Exercise directions: Send back the entries below exactly as they appear.

Rows:
--- BEGIN ---
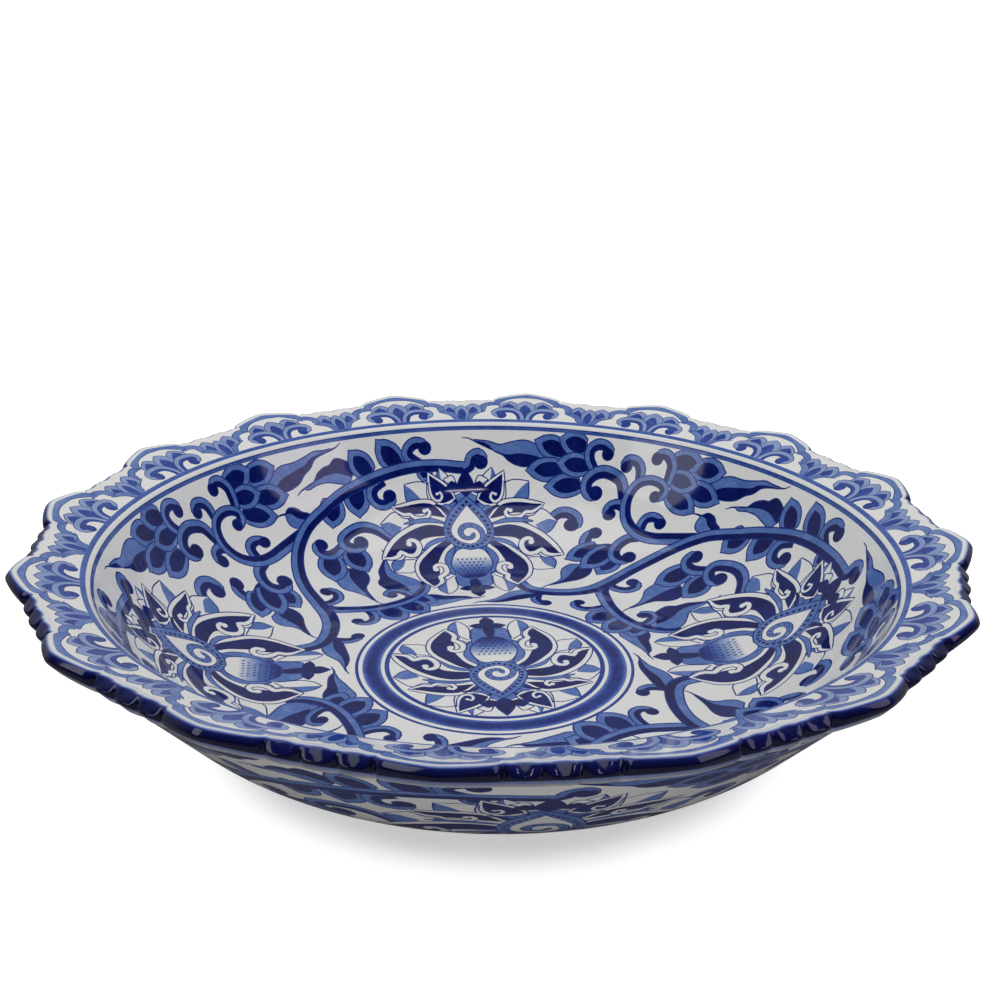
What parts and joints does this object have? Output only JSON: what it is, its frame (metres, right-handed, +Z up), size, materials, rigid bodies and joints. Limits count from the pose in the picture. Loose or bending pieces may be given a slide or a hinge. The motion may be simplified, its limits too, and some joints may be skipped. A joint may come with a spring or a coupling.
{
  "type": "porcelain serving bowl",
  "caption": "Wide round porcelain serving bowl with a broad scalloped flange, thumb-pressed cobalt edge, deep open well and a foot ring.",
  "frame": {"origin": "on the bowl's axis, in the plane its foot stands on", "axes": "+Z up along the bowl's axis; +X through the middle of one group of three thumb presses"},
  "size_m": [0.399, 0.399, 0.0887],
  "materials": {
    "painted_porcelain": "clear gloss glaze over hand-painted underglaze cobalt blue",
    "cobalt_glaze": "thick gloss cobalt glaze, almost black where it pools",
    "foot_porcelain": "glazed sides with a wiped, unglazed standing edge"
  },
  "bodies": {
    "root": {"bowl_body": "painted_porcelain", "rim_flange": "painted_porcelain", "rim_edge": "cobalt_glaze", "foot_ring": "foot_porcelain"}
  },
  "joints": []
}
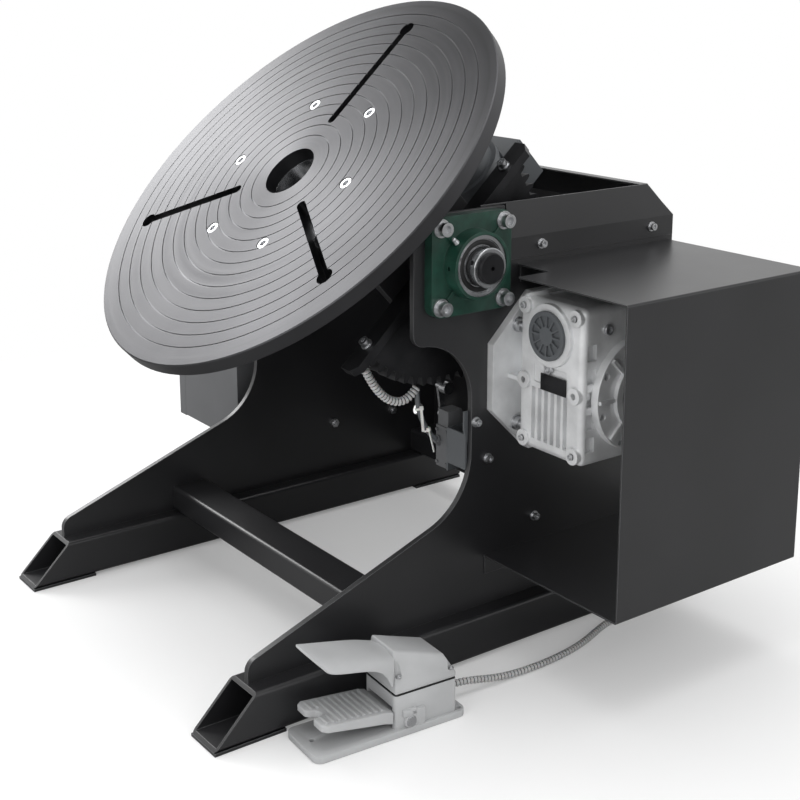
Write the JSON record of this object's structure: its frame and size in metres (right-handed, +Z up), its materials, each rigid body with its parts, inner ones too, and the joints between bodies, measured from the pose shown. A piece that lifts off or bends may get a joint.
--- END ---
Solved problem:
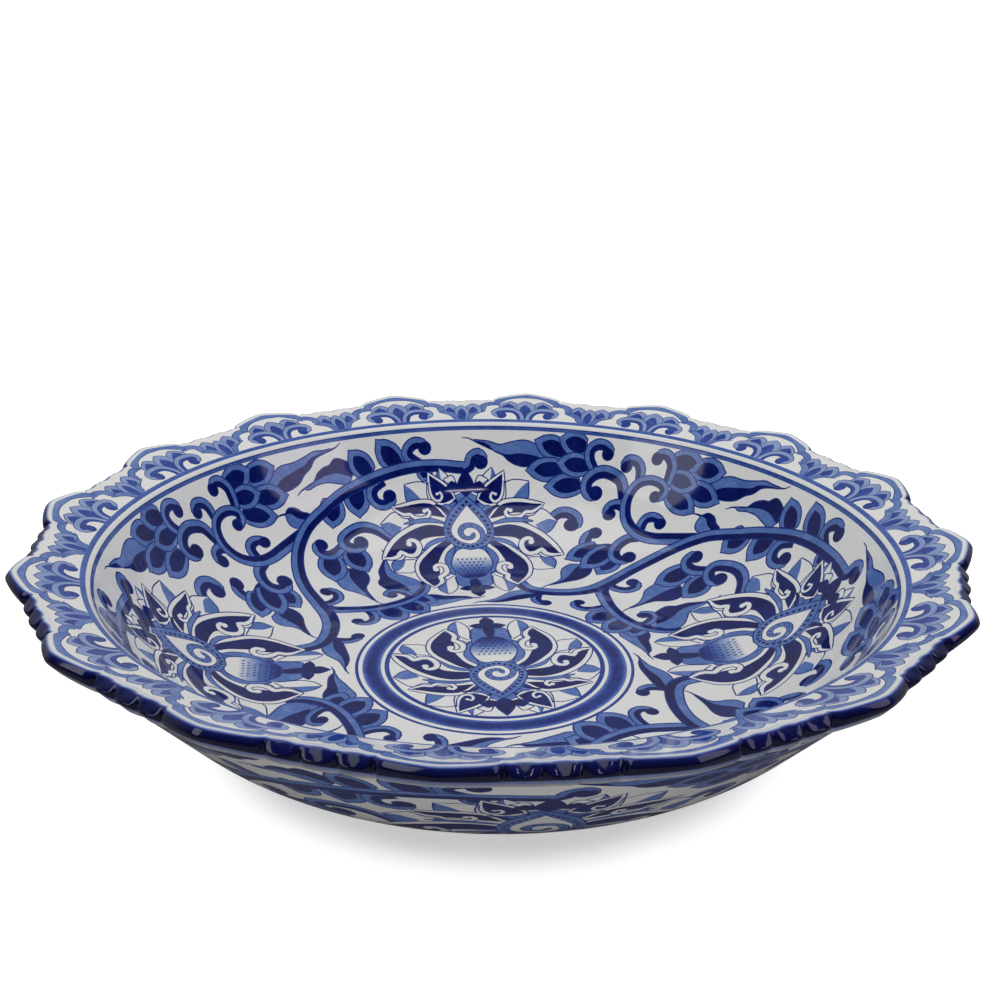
What parts and joints does this object have? Output only JSON: what it is, its frame (metres, right-handed, +Z up), size, materials, rigid bodies and joints. Limits count from the pose in the picture. Loose or bending pieces may be given a slide or a hinge. The motion may be simplified, its limits too, and some joints may be skipped. A joint may come with a spring or a coupling.
{
  "type": "porcelain serving bowl",
  "caption": "Wide round porcelain serving bowl with a broad scalloped flange, thumb-pressed cobalt edge, deep open well and a foot ring.",
  "frame": {"origin": "on the bowl's axis, in the plane its foot stands on", "axes": "+Z up along the bowl's axis; +X through the middle of one group of three thumb presses"},
  "size_m": [0.399, 0.399, 0.0887],
  "materials": {
    "painted_porcelain": "clear gloss glaze over hand-painted underglaze cobalt blue",
    "cobalt_glaze": "thick gloss cobalt glaze, almost black where it pools",
    "foot_porcelain": "glazed sides with a wiped, unglazed standing edge"
  },
  "bodies": {
    "root": {"bowl_body": "painted_porcelain", "rim_flange": "painted_porcelain", "rim_edge": "cobalt_glaze", "foot_ring": "foot_porcelain"}
  },
  "joints": []
}
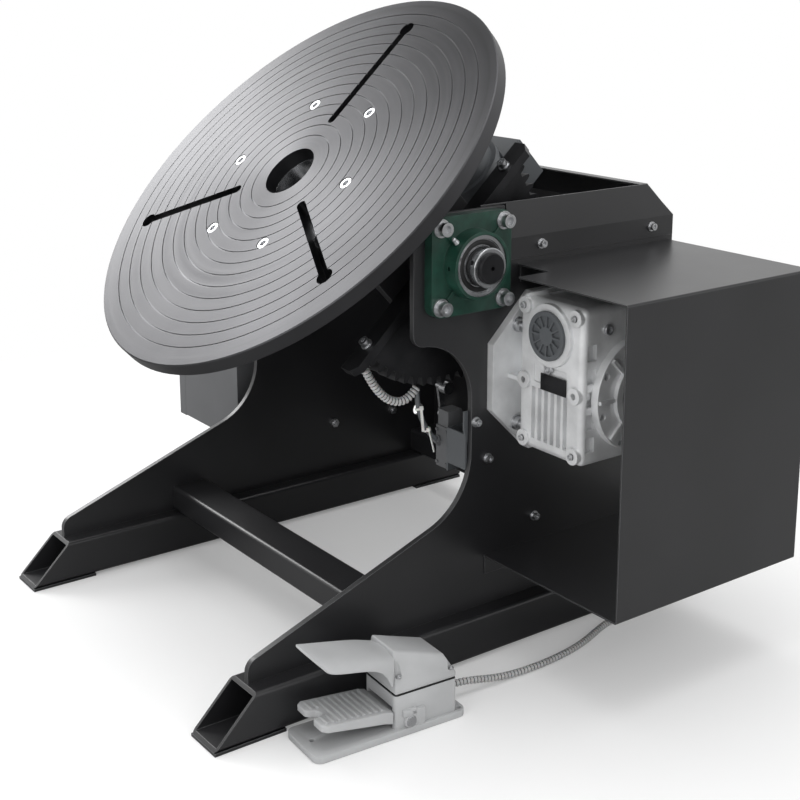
Write the JSON record of this object's structure: its frame and size in metres (right-handed, +Z up), its materials, each rigid body with its parts, inner ones too, and the joints between bodies, measured from the pose shown. A piece that lifts off or bends may get a joint.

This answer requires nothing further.